If the resource can be used in a progressive manner, then byte serving can get chunks of a file and make them usable to the consumer.  Byte Serving can be combined with pipelining, but for reasons already discussed, there are only marginal gains through this approach.

Fig. 4: Combining Byte Serving and pipelining is possible but doesn't make material gains in performance.

Fig. 4: Combining Byte Serving and pipelining is possible but doesn’t make material gains in performance.

Let’s go back and look at that large file in a simple delivery.

Fig. 5 - A simple delivery of a large file.

Fig. 5 : A simple delivery of a large file.

If you need the entire file and can’t do anything progressively, you will end up waiting for the entire payload to complete your request.  Pipelining won’t help much nor will Byte Serving since you still need the whole file to finish.  What if you could make multiple parallel requests of the server asking for portions of the file?  We call this approach PBS or Parallel Byte Serving.

Fig. 7: Agent 1

Fig. 7: Agent 1

Fig. 8: Agent 2

Fig. 8: Agent 2

The file


The meta

HTTP/1.1 200 OK
Date: Mon, 01 Jun 2015 20:04:15 GMT
Server: Apache/2.2.3 (CentOS)
Last-Modified: Fri, 29 May 2015 14:12:18 GMT
ETag: 19e197-181a5ceb-517391052f480
Accept-Ranges: bytes
Content-Length: 404380907
Expires: Wed, 15 Apr 2020 20:00:00 GMT
Cache-Control: public
Connection: close
Content-Type: application/unknown

Time to retrieve using a simple download.

time curl -s http://REDACTED/public/p/byte.serve.bin -XGET -ouptut full.pdf

real 22m2.913s
user 0m3.413s
sys 0m12.991s

By making use of the HTTP/1.1 HEAD call, we know the file is 404380907 bytes.  Now it’s simply a matter of configuring four distinct agents with their own TCP + HTTP session to the server to read four different ranges of the same file.  Here’s an example of one agent.
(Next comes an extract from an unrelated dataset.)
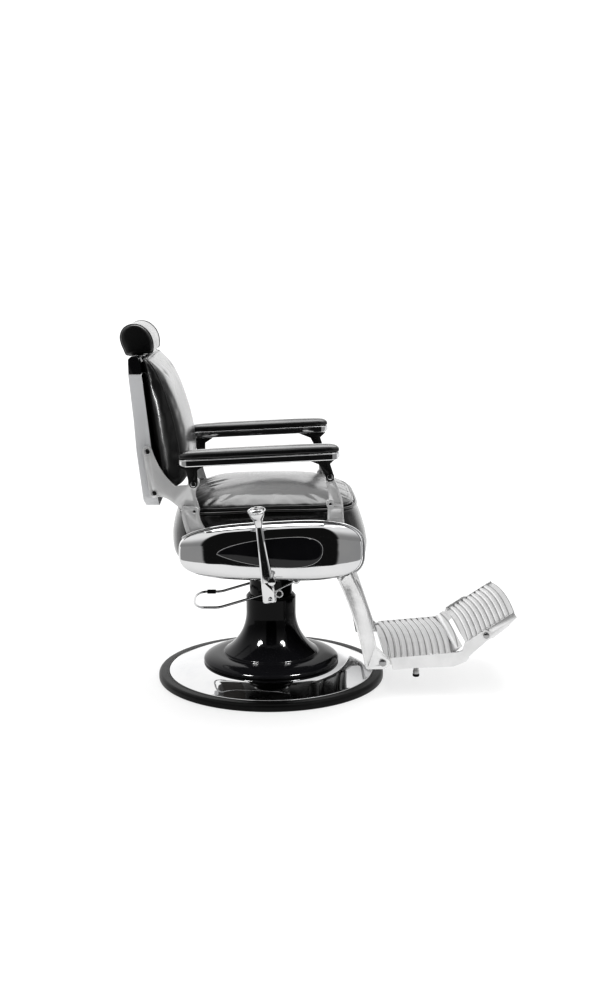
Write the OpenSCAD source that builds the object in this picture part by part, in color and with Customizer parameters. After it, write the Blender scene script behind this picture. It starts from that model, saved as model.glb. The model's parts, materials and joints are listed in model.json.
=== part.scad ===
// Hydraulic barber chair: a swivelling, lifting seat on a round base, with a reclining back,
// linked armrests, a leg rest that follows the back and a toe board that flips over.
// +X is the chair's front, +Z is up, the origin is the centre of the base on the floor.
// Side pieces are modelled on the chair's right (-Y) and mirrored for the left.

/* [Base] */
// Diameter of the base over its rubber rim
base_d = 700; // [660:10:760]
// Width of the rubber rim
rim_w = 32; // [24:1:40]
// Height of the rubber rim
rim_h = 24; // [18:1:30]
// Thickness of the floor plate
plate_t = 10; // [8:1:14]
// Wall of the chromed dish
dish_t = 3; // [2:0.5:4]
// Height of the dish's crown above the floor
dish_h = 50; // [44:1:60]
// Diameter of the pedestal's lower flange
flange_d = 420; // [390:5:440]
// Diameter of the pedestal's upper bell
bell_d = 290; // [270:2:310]
// Height of the bell's shoulder above the floor
bell_h = 84; // [82:1:94]
// Diameter of the pedestal's neck
neck_d = 154; // [150:1:170]
// Height of the neck's top above the floor
neck_h = 257; // [250:1:280]
// Wall of the pedestal casting
pedestal_t = 10; // [8:1:14]

/* [Lift] */
// Diameter of the sliding column tube
tube_d = 132; // [120:1:134]
// Wall of the column tube
tube_t = 6; // [4:1:8]
// Length of column tube that shows when the chair is lowest
tube_show = 61; // [40:1:70]
// Diameter of the hydraulic ram
ram_d = 56; // [40:1:70]
// Depth of the column tube inside the pedestal
tube_depth = 217; // [180:1:225]
// Thickness of the column head
head_t = 12; // [8:1:16]
// Diameter of the swivel spigot
spigot_d = 44; // [36:1:60]

/* [Seat] */
// Length of the seat's upholstery
seat_len = 582; // [550:1:600]
// Width of the seat's upholstery
seat_w = 512; // [480:2:512]
// Height of the upholstered seat box
seat_box_h = 150; // [140:1:156]
// Height of the top cushion over its welt
cushion_h = 74; // [66:1:90]
// Radius of the welt
welt_r = 4.2; // [3:0.1:4.4]

/* [Side casings] */
// Length of a side casing
casing_len = 526; // [500:1:540]
// Height of a side casing at its middle
casing_h = 156; // [146:1:164]
// Thickness of a side casing
casing_t = 63; // [50:1:70]
// Wall of a side casing
casing_wall = 6; // [5:0.5:9]
// Thickness of the gloss inlay
inlay_t = 4; // [2:0.5:6]
// Width of the chrome bead over a casing
bead_w = 5; // [4:0.5:7]

/* [Armrests] */
// Distance of an armrest's middle line from the seat's side
arm_out = 44; // [40:1:54]
// Length of an armrest
arm_len = 452; // [420:1:470]
// Width of an armrest
arm_w = 62; // [54:1:70]
// Height of the armrest's tray
tray_h = 21; // [18:1:26]
// Thickness of the arm pad
pad_h = 24; // [20:1:32]
// Slope of the armrest
arm_slope = 2.5; // [0:0.5:5]
// Length of the parallel links, pivot to pivot
link_len = 79; // [74:1:86]
// Thickness of the posts and links
post_t = 24; // [20:1:26]
// Diameter of the arm bolts
arm_bolt_d = 9; // [8:0.5:12]
// Diameter of the knee pins
knee_pin_d = 10; // [8:0.5:12]

/* [Backrest] */
// Width of the back shell
shell_w = 472; // [440:2:476]
// Wall of the back shell
shell_t = 3; // [2:0.5:4]
// Lean of the back from upright
back_lean = 6.3; // [4:0.1:8]
// Height of the back shell
shell_h = 380; // [360:1:400]
// Height of the back cushion
back_h = 380; // [360:1:384]
// Width of the back cushion
back_w = 466; // [430:2:470]
// Thickness of the back brackets
bracket_t = 13; // [10:1:13]
// Width of the headrest
head_w = 260; // [220:5:300]
// Width of the headrest's flat post
post_bar_w = 38; // [30:1:50]
// Thickness of the headrest's flat post
post_bar_t = 7; // [5:0.5:9]

/* [Leg rest] */
// Diameter of the leg rest's shaft
leg_shaft_d = 16; // [12:1:20]
// Distance between the leg arms' outer faces
leg_gauge = 408; // [390:2:410]
// Thickness of a leg arm
leg_t = 24; // [18:1:28]
// Width of the foot platform
foot_w = 400; // [380:2:400]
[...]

curl -s -H Range: bytes=0-101095226 http://REDACTED/public/p/byte.serve.bin -XGET –output bin.part1

Three more agents are started up in rapid succession with differences in the Range Request Header and different output files.  This was combined into a  simple script.

time ./multi.sh

real 7m2.332s
user 0m3.722s
sys 0m11.659s

From 22 minutes to seven minutes.  That is promising.  But this is a very naive setup.  It assumes there is no authentication, TLS, or other expensive operations within the HTTP call. To be useful, PBS would need to be tested against our own production equipment.  Inside of our platform, we’ve done a lot to optimize intra machine communication so delivering a large file faster would have to make big strides for us to want to change some of our software.

To test production resource, the scripts repeatedly requested a 40MB file – both as a single file and as four separate agents asking for 25% of the file.  The PBS approach is faster, but not fast enough to take on the headaches of reassembling the parts and other changes in our agents.  Perhaps if files were much larger, like 100MB or more PBS would showcase it’s advantages more clearly.

Fig. 9: Comparing PBS and regular HTTP delivery of a 40 MB file

Fig. 9: Comparing PBS and regular HTTP delivery of a 40 MB file

The graph shows our average simple delivery was .9964 seconds while PBS was .9381 seconds.  Where are the enormous gains of the large file delivery outlined above?  Well this service is multiplexed with a load balancer, handles authentication, TLS, and other pieces of code.  The overhead for each agent session eats away at the gains of Parallel Byte Serving for smaller files.